Quinton J. Williams, Ryan H. Stewart, Todd S. Palmer, Camille J. Palmer, Chad Pope, Ashley Shields, Christopher Ritter
Nuclear Science and Engineering | Volume 200 | Number 1 | March 2026 | Pages S391-S405
Research Article | doi.org/10.1080/00295639.2025.2455908
Articles are hosted by Taylor and Francis Online.

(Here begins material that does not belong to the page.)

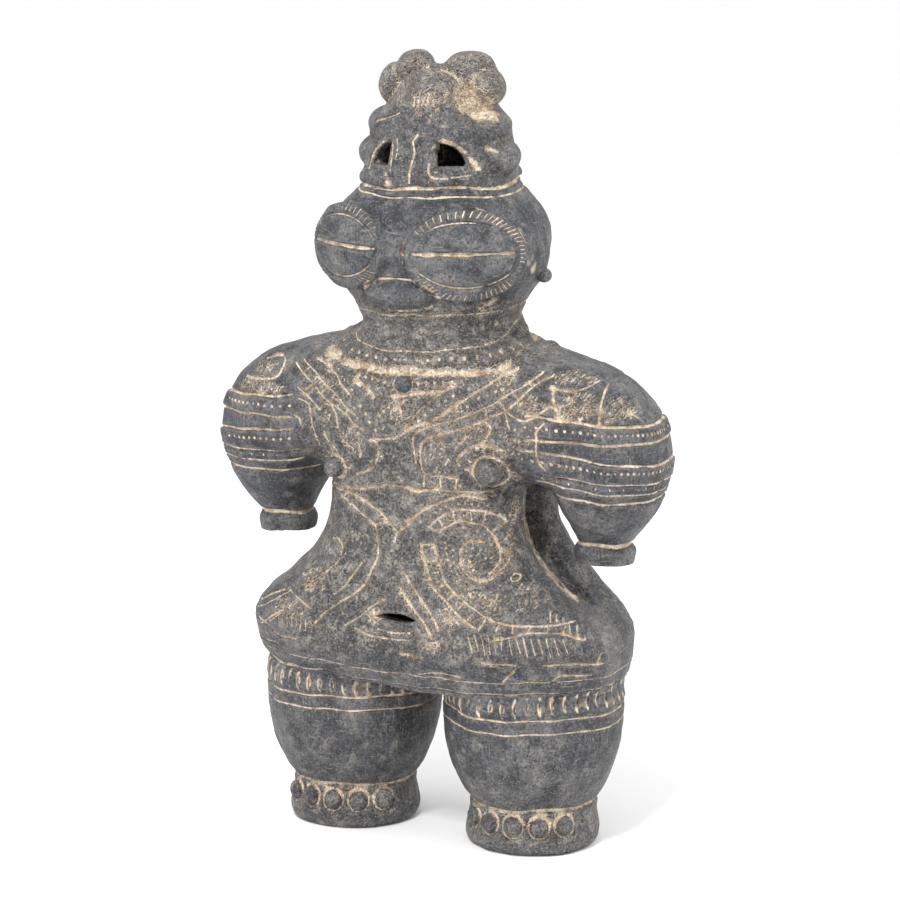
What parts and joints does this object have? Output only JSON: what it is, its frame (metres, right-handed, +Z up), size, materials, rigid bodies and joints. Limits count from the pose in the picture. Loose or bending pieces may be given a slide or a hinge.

Nuclear reactor digital twins (DTs) have been proposed for use as a safeguards technology to efficiently monitor new and novel reactors as they come online. A safeguards DT needs to be capable of detecting misuse and diversion as they occur, requiring physics models to be accurate and efficient. Mathematical surrogate models are capable of achieving the necessary efficiency and can largely maintain the accuracy of higher-order models given a quality training sample. The Multiphysics Object-Oriented Simulation Environment (MOOSE) code framework is specifically equipped to generate training samples and create surrogate models using full-order reactor physics models. Utilizing an operational AGN-201M reactor’s specifications, two surrogate types were trained on samples of variable size, and using Cartesian products, Latin hypercube sampling, and quadrature sampling, each was compared and evaluated on accuracy when compared to a full-order Monte Carlo model. Both surrogate types were able to capture reactivity changes within 0.05 $ of the Monte Carlo model while reducing the computation costs by eight orders of magnitude.